Still, this was not Draghi’s problem to solve. A committed European, he did what he could to salvage what history may eventually label as the failed experiment of a single currency. The problems plaguing Europe now cannot be laid at his door, despite the jeremiads in Germany about the long-term effects of negative interest rates and central bank bond purchases.

Draghi was not the one who exploited the anomalies of the joint currency in Germany’s favor. Rather, German chancellor Angela Merkel, who steadfastly put German voters first, is the one who insisted on bending the southern countries to her will, at whatever costs to its citizens.

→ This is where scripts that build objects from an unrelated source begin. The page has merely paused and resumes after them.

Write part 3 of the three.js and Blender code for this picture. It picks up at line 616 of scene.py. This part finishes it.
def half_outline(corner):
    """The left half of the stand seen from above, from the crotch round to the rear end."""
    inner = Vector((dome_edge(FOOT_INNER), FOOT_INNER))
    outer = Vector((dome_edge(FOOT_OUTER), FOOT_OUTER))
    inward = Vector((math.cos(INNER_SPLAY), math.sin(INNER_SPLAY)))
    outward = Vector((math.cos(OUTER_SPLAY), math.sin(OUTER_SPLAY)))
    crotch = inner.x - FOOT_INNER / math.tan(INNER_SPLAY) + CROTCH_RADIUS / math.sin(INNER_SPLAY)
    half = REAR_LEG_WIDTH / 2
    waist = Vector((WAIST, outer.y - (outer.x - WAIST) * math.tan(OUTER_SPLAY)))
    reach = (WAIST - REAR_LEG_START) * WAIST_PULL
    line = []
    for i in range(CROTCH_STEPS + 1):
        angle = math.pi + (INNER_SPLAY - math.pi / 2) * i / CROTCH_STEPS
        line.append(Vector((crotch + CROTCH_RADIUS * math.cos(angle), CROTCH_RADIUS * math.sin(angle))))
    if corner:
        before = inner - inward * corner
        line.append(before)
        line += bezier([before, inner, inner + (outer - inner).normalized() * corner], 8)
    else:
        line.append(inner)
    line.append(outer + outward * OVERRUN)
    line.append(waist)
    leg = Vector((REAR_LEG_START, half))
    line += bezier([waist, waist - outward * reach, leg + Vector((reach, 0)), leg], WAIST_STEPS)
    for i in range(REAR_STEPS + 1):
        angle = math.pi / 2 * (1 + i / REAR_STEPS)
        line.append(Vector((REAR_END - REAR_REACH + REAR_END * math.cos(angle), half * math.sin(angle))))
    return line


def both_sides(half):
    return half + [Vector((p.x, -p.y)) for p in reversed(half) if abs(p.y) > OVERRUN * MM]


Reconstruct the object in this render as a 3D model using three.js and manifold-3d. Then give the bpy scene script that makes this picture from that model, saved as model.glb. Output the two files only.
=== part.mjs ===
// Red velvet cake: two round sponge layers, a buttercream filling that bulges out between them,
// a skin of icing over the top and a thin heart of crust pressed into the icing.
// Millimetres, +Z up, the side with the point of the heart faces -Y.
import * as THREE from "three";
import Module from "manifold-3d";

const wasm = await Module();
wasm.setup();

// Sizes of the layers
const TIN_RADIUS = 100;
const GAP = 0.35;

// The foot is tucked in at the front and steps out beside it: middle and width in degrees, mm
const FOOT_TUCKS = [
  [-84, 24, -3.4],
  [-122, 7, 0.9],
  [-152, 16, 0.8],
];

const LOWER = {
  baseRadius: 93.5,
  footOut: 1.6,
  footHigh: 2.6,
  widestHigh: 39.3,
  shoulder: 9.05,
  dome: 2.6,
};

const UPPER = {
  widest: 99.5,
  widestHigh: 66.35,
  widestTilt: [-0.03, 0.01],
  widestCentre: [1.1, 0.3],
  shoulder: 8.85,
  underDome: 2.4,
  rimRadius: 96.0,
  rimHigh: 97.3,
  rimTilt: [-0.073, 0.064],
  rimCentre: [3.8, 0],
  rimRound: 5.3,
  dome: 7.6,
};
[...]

Merkel has begun to realize her mistake and held out an olive branch of sorts with the nomination of University of Bonn economist Isabel Schnabel to the ECB executive board rather than another ideologue from the Bundesbank. Schnabel, who has a less dogmatic view of monetary policy, sensibly observed that you cannot expect Europe to work if you keep making the EU and the ECB the scapegoat for all your ills.

But it is probably too late. A north-south divide embedded in the very structure of the euro has widened and is probably unbridgeable. Perhaps Draghi’s successor, Christine Lagarde, does have the diplomatic skills attributed to her. Should that be the case, she might be able to reconcile the divisions in Europe.

Nevertheless, her tenure at the International Monetary Fund was hardly without controversy. The international lending agency violated numerous rules to ease the euro crisis.

And it is ironic that the European Parliament rejected Banque de France deputy governor Sylvie Goulard for the new European Commission over the bagatelle of having an EU staffer work on domestic politics while ignoring the much more serious court censure given to Lagarde for the hundreds of millions lost to French taxpayers in the Bernard Tapie affair.

What does all this tell us about the future monetary policy of the ECB? First, monetary policy is not the root of the EU’s problems and nothing Lagarde will do can solve those problems.

Second, Brexit has more to say about the future of Europe than the ECB. The fact that the British voted to leave, that the EU made it devilishly hard for them to do so, and that the UK will handily survive with or without a transition deal should be a lesson for every country that feels there is no alternative to the centralizing bureaucracy in Brussels.

Third, the very division that bedevils the ECB—based largely on Germany’s insistence on having things its way—continues to the block the EU’s banking union, capital markets union, joint budget and all the other factors that make the U.S. so much more successful economically than a half-baked European Union.